The World Commission on Environment and Development (WCED) defines sustainability as “development which meets the needs of the present without compromising the ability of future generations to meet their needs” [1]. Climate change is regarded as the greatest threat to society in the coming years [2], making sustainable development an urgent global priority [3]. The water industry is critical in almost every aspect of society [4], and is directly affected by climate change, with changes in temperature, rainfall intensities and sea levels resulting in increased treatment and subsequence energy costs [5]. Sustainable development is therefore vital for the water industry, as it aims to meet social needs in a changing climate, while conserving resources and protecting the environment at a sustainable price [6].

The water industry is one of the largest global consumers of energy, with wastewater treatment alone requiring an estimated 1% - 3% of a countries overall energy output [7], and 1.6% of global greenhouse gas emissions [8]. The industry is therefore in an important position, with the opportunity to significantly prevent climate change by reducing energy usage and subsequent carbon footprints [9]. A sewerage system can contribute over 75% of the carbon footprint of a sanitation system [10], therefore gravity flows should be incorporated where possible, reducing pumping requirements and therefore minimizing costs and carbon footprints [11].

The conventional gravity system has been used for thousands of years, therefore all other collection options can be considered to be “alternative” systems [12]. Numerous studies have been carried out on these systems; however the existing literature does not consider the energy demands of the various design options, nor does it evaluate the effects population or elevation changes have on these.
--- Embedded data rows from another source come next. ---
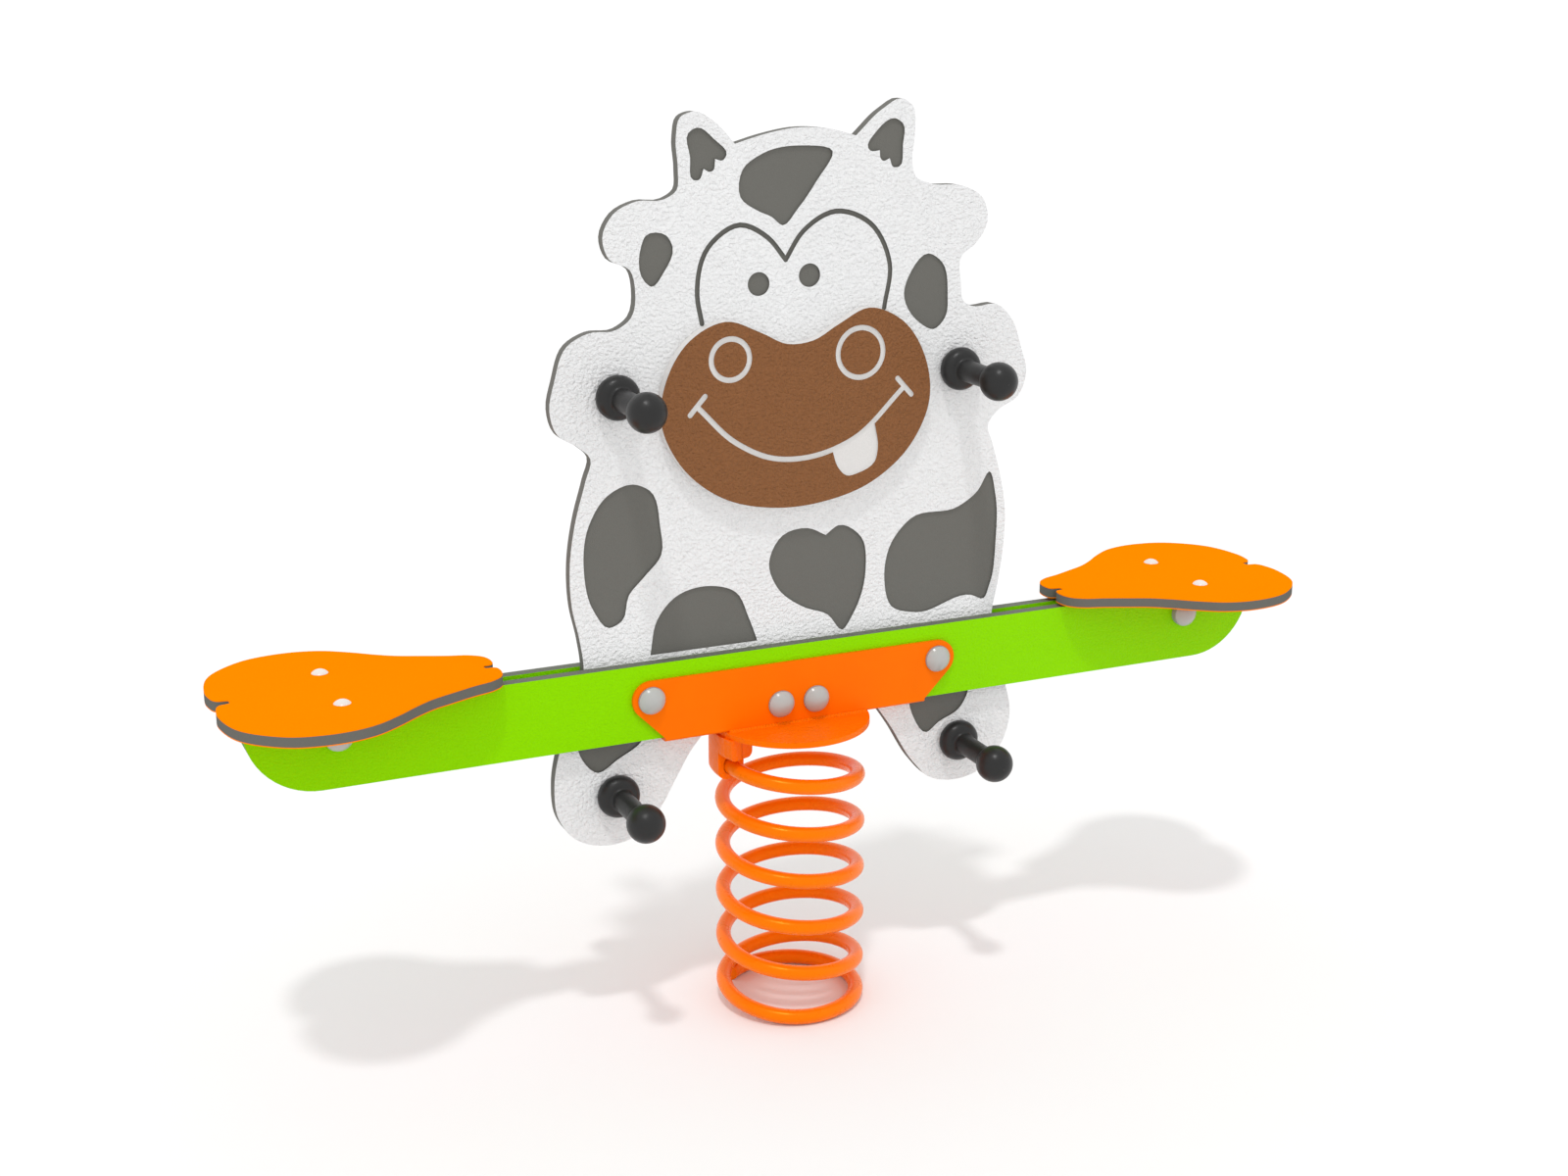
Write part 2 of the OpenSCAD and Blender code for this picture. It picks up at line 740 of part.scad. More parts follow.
module peg(place, side) {
    color("dimgray")
        translate([0, 0, rocker_z])
            on_face([place], side, board_t / 2)
                difference() {
                    rotate_extrude()
                        peg_section();
                    translate([0, 0, -1])
                        cylinder(d = rod_d + stud_gap, h = rod_bite + 2);
                }
}

module rods(places) {
    color("silver")
        translate([0, 0, rocker_z])
            cross_bores(places, rod_d, -board_t / 2 - rod_bite, board_t / 2 + rod_bite);
}

module grip_front_left() { peg(grips_at[0], -1); }
module grip_front_right() { peg(grips_at[1], -1); }
module grip_rear_left() { peg(grips_at[0], 1); }
module grip_rear_right() { peg(grips_at[1], 1); }
module grip_rods() { rods(grips_at); }
module footrest_front_left() { peg(feet_at[0], -1); }
module footrest_front_right() { peg(feet_at[1], -1); }
module footrest_rear_left() { peg(feet_at[0], 1); }
module footrest_rear_right() { peg(feet_at[1], 1); }
module footrest_rods() { rods(feet_at); }

// ---- seats ----

carrier_l = 90;
carrier_w = seat_screw_pitch + 40;
carrier_r = 14;
ear_depth = seat_bolt_drop + 28;
seat_screws_at = [for (sx = [-1, 1], sy = [-1, 1]) [sx * seat_x, sy * seat_screw_pitch / 2]];

module seat(side) {
    color("darkorange")
        translate([0, 0, rocker_z + beam_h + carrier_t])
            difference() {
                mirror([side < 0 ? 1 : 0, 0, 0])
                    translate([seat_x - seat_mid, 0, 0])
                        linear_extrude(seat_t)
                            polygon(closed_curve(seat_outline));
                for (p = seat_screws_at)
                    translate([p[0], p[1], -1])
                        cylinder(d = bore_d, h = seat_t + 2);
            }
}

module seat_left() { seat(-1); }
module seat_right() { seat(1); }

// Plate under the seat, welded to a folded channel that drops between the beams
module seat_bracket(side) {
    color("orangered")
        translate([side * seat_x, 0, rocker_z]) {
            difference() {
                union() {
                    translate([0, 0, beam_h])
                        linear_extrude(carrier_t)
                            rounded_plate([carrier_l, carrier_w], carrier_r);
                    translate([-carrier_l / 2, -board_t / 2, beam_h - carrier_t])
                        cube([carrier_l, board_t, carrier_t]);
                    for (s = [-1, 1])
                        upright(s * (board_t - carrier_t) / 2, carrier_t)
                            translate([0, beam_h - ear_depth / 2])
                                rounded_plate([carrier_l, ear_depth], carrier_r);
                }
                for (sy = [-1, 1])
                    translate([0, sy * seat_screw_pitch / 2, beam_h - 1])
                        cylinder(d = bore_d, h = carrier_t + 2);
                cross_bores([[0, seat_bolt_z]], bore_d);
            }
        }
}

module seat_bracket_left() { seat_bracket(-1); }
module seat_bracket_right() { seat_bracket(1); }

seat_head_d = 21;
seat_head_h = 5;

// Half-round head on a flat seat, drawn from its underside up
module round_head(d, h) {
    ball = (d * d / 4 + h * h) / (2 * h);
    rotate_extrude()
        intersection() {
            translate([0, h - ball])
                circle(ball, $fn = 128);
            square([d / 2, h]);
        }
}

module seat_screws() {
    length = seat_t + carrier_t + nut_h + bolt_tail;
    color("white")
        for (p = seat_screws_at)
            translate([p[0], p[1], rocker_z + beam_h + carrier_t + seat_t]) {
                round_head(seat_head_d, seat_head_h);
                translate([0, 0, -length])
                    cylinder(d = bolt_d, h = length);
            }
}

module seat_nuts() {
    color("silver")
        for (p = seat_screws_at)
            translate([p[0], p[1], rocker_z + beam_h - nut_h])
                difference() {
                    hexagon(hex_across, nut_h);
                    translate([0, 0, -1])
                        cylinder(d = bolt_d + stud_gap, h = nut_h + 2);
                }
}

// ---- through bolts and caps ----

// A hexagon bolt from the front face to a nut on the rear face; y is where the cap feet end
module through_bolt(places, y) {
    color("silver")
        translate([0, 0, rocker_z]) {
            cross_bores(places, bolt_d, -y, y + nut_h + bolt_tail);
            on_face(places, -1, y)
                hexagon(hex_across, head_h);
        }
}

module through_nut(places, y) {
    color("silver")
        translate([0, 0, rocker_z])
            on_face(places, 1, y)
                difference() {
                    hexagon(hex_across, nut_h);
                    translate([0, 0, -1])
                        cylinder(d = bolt_d + stud_gap, h = nut_h + 2);
                }
}

cup_floor = 2;

// Round foot of a cap under a bolt head or nut; a tall foot is a cup that the head sits down in
module cap_foot(h) {
    difference() {
        cylinder(d = cap_d, h = h);
        translate([0, 0, -1])
            cylinder(d = bore_d, h = h + 2);
        if (h > cup_floor)
            translate([0, 0, cup_floor])
                cylinder(d = hex_across / cos(30) + 2, h = h);
    }
}

// Snap-on dome over a bolt head or nut
module cap_dome(h) {
    r = cap_d / 2 - 0.6;
    ball = (r * r + h * h) / (2 * h) + 1.2;
    inner = ball - cap_wall;
    rotate_extrude()
        intersection() {
            difference() {
                translate([0, h - ball])
                    circle(ball, $fn = 128);
                translate([0, h - ball])
                    circle(inner, $fn = 128);
            }
            square([r, h]);
        }
}

bracket_cap_y = plate_y + low_foot;
seat_cap_y = beams_y + cup_floor;

module bracket_bolts() { through_bolt(bracket_bolts_at, bracket_cap_y); }
module bracket_nuts() { through_nut(bracket_bolts_at, bracket_cap_y); }
module seat_bolts() { through_bolt(seat_bolts_at, seat_cap_y); }
module seat_bolt_nuts() { through_nut(seat_bolts_at, seat_cap_y); }

module cap_feet(places, side, y, h) {
    color("gray")
        translate([0, 0, rocker_z])
            on_face(places, side, y)
                cap_foot(h);
}

module cap_domes(places, side, y) {
    color("lightgray")
        translate([0, 0, rocker_z])
            on_face(places, side, y)
                cap_dome(cap_h);
}

module cap_feet_front() { cap_feet(bracket_bolts_at, -1, plate_y, low_foot); }
module cap_feet_rear() { cap_feet(bracket_bolts_at, 1, plate_y, low_foot); }
module cap_domes_front() { cap_domes(bracket_bolts_at, -1, bracket_cap_y); }
module cap_domes_rear() { cap_domes(bracket_bolts_at, 1, bracket_cap_y); }

module seat_cap_feet() {
    for (side = [-1, 1])
        cap_feet(seat_bolts_at, side, beams_y, tall_foot);
}

module seat_cap_domes() {
    for (side = [-1, 1])
        cap_domes(seat_bolts_at, side, beams_y + tall_foot);
}

spring();
head_disc();
tall_clamp_hood();
tall_clamp_jaw();
short_clamp_hood();
short_clamp_jaw();
clamp_bolts();
clamp_screws();
rocker_bracket();
weld_beads();
beam_front();
beam_rear();
cow_panel();
muzzle_front();
muzzle_rear();
muzzle_studs();
grip_front_left();
grip_front_right();
grip_rear_left();
grip_rear_right();
grip_rods();
footrest_front_left();
footrest_front_right();
footrest_rear_left();
footrest_rear_right();
footrest_rods();
seat_left();
seat_right();
seat_bracket_left();
seat_bracket_right();
seat_screws();
seat_nuts();
seat_bolts();
seat_bolt_nuts();
seat_cap_feet();
seat_cap_domes();
bracket_bolts();
bracket_nuts();
cap_feet_front();
cap_feet_rear();
cap_domes_front();
cap_domes_rear();
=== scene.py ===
import json
from math import radians

import bmesh
import bpy
from mathutils import Matrix, Vector


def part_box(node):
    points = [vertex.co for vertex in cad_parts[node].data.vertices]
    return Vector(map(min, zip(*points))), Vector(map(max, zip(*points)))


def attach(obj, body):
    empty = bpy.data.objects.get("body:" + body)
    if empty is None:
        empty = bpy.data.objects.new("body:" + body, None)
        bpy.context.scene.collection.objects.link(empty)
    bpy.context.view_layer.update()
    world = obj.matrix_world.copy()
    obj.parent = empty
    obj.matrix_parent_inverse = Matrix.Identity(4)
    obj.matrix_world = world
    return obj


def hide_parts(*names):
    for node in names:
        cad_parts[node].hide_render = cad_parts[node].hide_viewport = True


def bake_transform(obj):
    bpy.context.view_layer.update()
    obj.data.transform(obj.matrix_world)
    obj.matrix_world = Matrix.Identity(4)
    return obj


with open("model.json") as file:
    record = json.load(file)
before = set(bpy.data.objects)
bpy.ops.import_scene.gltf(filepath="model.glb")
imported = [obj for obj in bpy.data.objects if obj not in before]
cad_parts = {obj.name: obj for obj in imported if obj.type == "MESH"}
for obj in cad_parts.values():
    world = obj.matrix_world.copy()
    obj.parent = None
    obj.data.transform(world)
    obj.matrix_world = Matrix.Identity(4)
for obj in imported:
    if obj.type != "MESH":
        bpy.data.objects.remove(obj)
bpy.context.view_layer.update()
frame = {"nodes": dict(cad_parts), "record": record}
nodes = frame["nodes"]
slotOf = {part["node"]: part["material_slot"] for part in frame["record"]["subparts"]}
print("frame loaded:", len(nodes), "nodes")

rockerBody = "rocker"
# a copied node's points merge within a distance in metres; the rest are angles in degrees
meshing = {"mergeWithin": 2e-6, "flatWithin": 0.3, "sharpFrom": 35}


def addToScene(name, data):
    thing = bpy.data.objects.new(name, data)
    bpy.context.scene.collection.objects.link(thing)
    return thing


def meshFrom(name, bm, material):
    mesh = bpy.data.meshes.new(name)
    bm.to_mesh(mesh)
    bm.free()
    mesh.materials.append(material)
    return mesh


def addPiece(name, bm, material, body, replaced, weighted=True):
    # turns a bmesh into a smooth-shaded piece that rides on a body
    for face in bm.faces:
        face.smooth = True
    for edge in bm.edges:
        turn = edge.calc_face_angle(0)
        edge.smooth = len(edge.link_faces) == 2 and turn < radians(meshing["sharpFrom"])
    piece = addToScene(name, meshFrom(name, bm, material))
    if weighted:
        normals = piece.modifiers.new("even normals", "WEIGHTED_NORMAL")
        normals.keep_sharp = True
        normals.mode = "FACE_AREA"
    if body:
        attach(piece, body)
    for node in replaced:
        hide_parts(node)
    return piece


def cadCopy(node):
    # a merged copy of a CAD node with its flat areas joined into whole faces
    bm = bmesh.new()
    bm.from_mesh(nodes[node].data)
    bmesh.ops.remove_doubles(bm, verts=bm.verts, dist=meshing["mergeWithin"])
    bmesh.ops.dissolve_limit(bm, angle_limit=radians(meshing["flatWithin"]), verts=bm.verts, edges=bm.edges,
                             use_dissolve_boundaries=False, delimit=set())
    return bm


def bevelEdges(bm, edges, width, segments):
    bmesh.ops.bevel(bm, geom=edges, offset=width, offset_type="OFFSET", segments=segments, profile=0.5,
                    affect="EDGES", clamp_overlap=True, material=-1)


def softenEdges(bm, width, segments, angle, chosen=None):
    # rounds the edges that turn by more than the angle
    edges = [e for e in bm.edges if len(e.link_faces) == 2 and e.calc_face_angle(0) > radians(angle)
             and (chosen is None or chosen(e))]
    bevelEdges(bm, edges, width, segments)


def newGroup(name, inputs, outputs):
    group = bpy.data.node_groups.new(name, "ShaderNodeTree")
    for title, kind, value in inputs:
        socket = group.interface.new_socket(title, in_out="INPUT", socket_type=kind)
        socket.default_value = value
    for title, kind in outputs:
        group.interface.new_socket(title, in_out="OUTPUT", socket_type=kind)
    return group, group.nodes.new("NodeGroupInput"), group.nodes.new("NodeGroupOutput")


def objectPlace(tree):
    return tree.nodes.new("ShaderNodeTexCoord").outputs["Object"]


def setOrLink(tree, socket, value):
    if isinstance(value, (int, float, tuple)):
        socket.default_value = value
    else:
        tree.links.new(value, socket)


def noise(tree, place, scale, detail=2.0, roughness=0.5):
    node = tree.nodes.new("ShaderNodeTexNoise")
    node.inputs["Scale"].default_value = scale
    node.inputs["Detail"].default_value = detail
    node.inputs["Roughness"].default_value = roughness
    tree.links.new(place, node.inputs["Vector"])
    return node.outputs["Fac"]


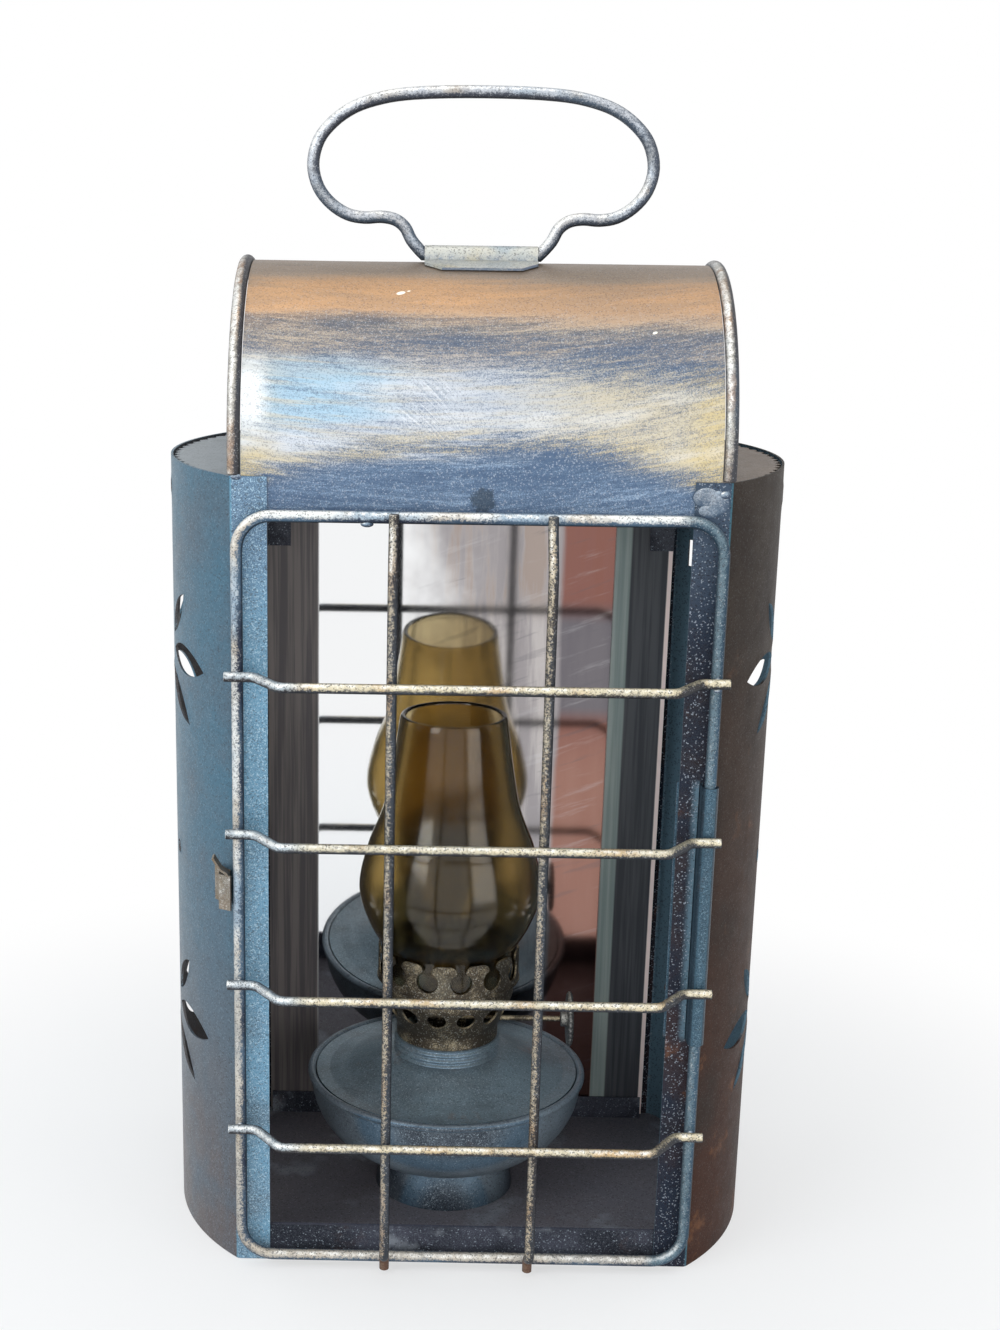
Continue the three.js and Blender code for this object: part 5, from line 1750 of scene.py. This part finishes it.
@dataclass
class CarryHandle:
    """The folding bail over the hood."""

    hood: BarrelHood
    half_width: float = 50.7
    rise: float = 46.8
    butt: float = 0.1
    shares: tuple[Point2, ...] = (
        (0.415, 0.09), (0.456, 0.17), (0.512, 0.215), (0.595, 0.232), (0.694, 0.226), (0.794, 0.245),
        (0.893, 0.31), (0.968, 0.41), (1.0, 0.55), (0.966, 0.7), (0.883, 0.81), (0.76, 0.9),
        (0.595, 0.958), (0.417, 0.986), (0.0, 1.0),
    )

    @staticmethod
    def smoothed(points: list[Vector], steps: int) -> list[Vector]:
        """Runs a smooth curve through points, which keeps its shape where they crowd.

        Args:
            points: Places that it passes.
            steps: Points from one place to the next.

        Returns:
            Points along the curve.
        """
        padded = [points[0] * 2 - points[1], *points, points[-1] * 2 - points[-2]]
        made = [points[0].copy()]
        for a, b, c, d in zip(padded, padded[1:], padded[2:], padded[3:]):
            da, db, dc = (math.sqrt((q - p).length) for p, q in ((a, b), (b, c), (c, d)))
            leave = ((b - a) / da - (c - a) / (da + db) + (c - b) / db) * db
            arrive = ((c - b) / db - (d - b) / (db + dc) + (d - c) / dc) * db
            made += [Forge.curve(b, c, leave, arrive, i / steps) for i in range(1, steps + 1)]
        return made

    def make(self) -> None:
        """Makes the bail."""
        half = [Vector((self.hood.clip_width / 2 + self.hood.gap, 0, 0))]
        half += [Vector((x * self.half_width, 0, z * self.rise)) for x, z in self.shares]
        mirrored = [Vector((-p.x, 0, p.z)) for p in reversed(half[:-1])]
        butt = Vector((self.butt, 0, 0))
        line = [butt, *self.smoothed(half + mirrored, 4), -butt]
        shape = Forge.sweep(line, self.hood.wire / 2, 20).moved(z=self.hood.pivot)
        show("bail_wire", shape, Finish.HANDLE, Body.HANDLE, "wire", "handle_bail")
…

This study has sought to help fill this knowledge gap by assessing the operational energy usage of the alternative collection systems low pressure and vacuum. This will help designers evaluate the operational and environmental costs of each option, enabling them to create the smart designs required to minimize pumping costs and subsequent carbon footprints [11].

2. Background

The provision of sufficient sanitation is an important requirement for providing a population with a good standard of living [13]. Gravity sewers are the most common form of wastewater collection system [14] and have been found to be an efficient system for areas with a high population density. This system has been used for thousands of years; therefore, all other collection system options can be considered to be “alternative” systems [12] [15]. However, gravity sewers have several limitations, and may not be the most suitable option for certain situations, including where the site topography is flat or the groundwater level is high, leading to infiltration [16].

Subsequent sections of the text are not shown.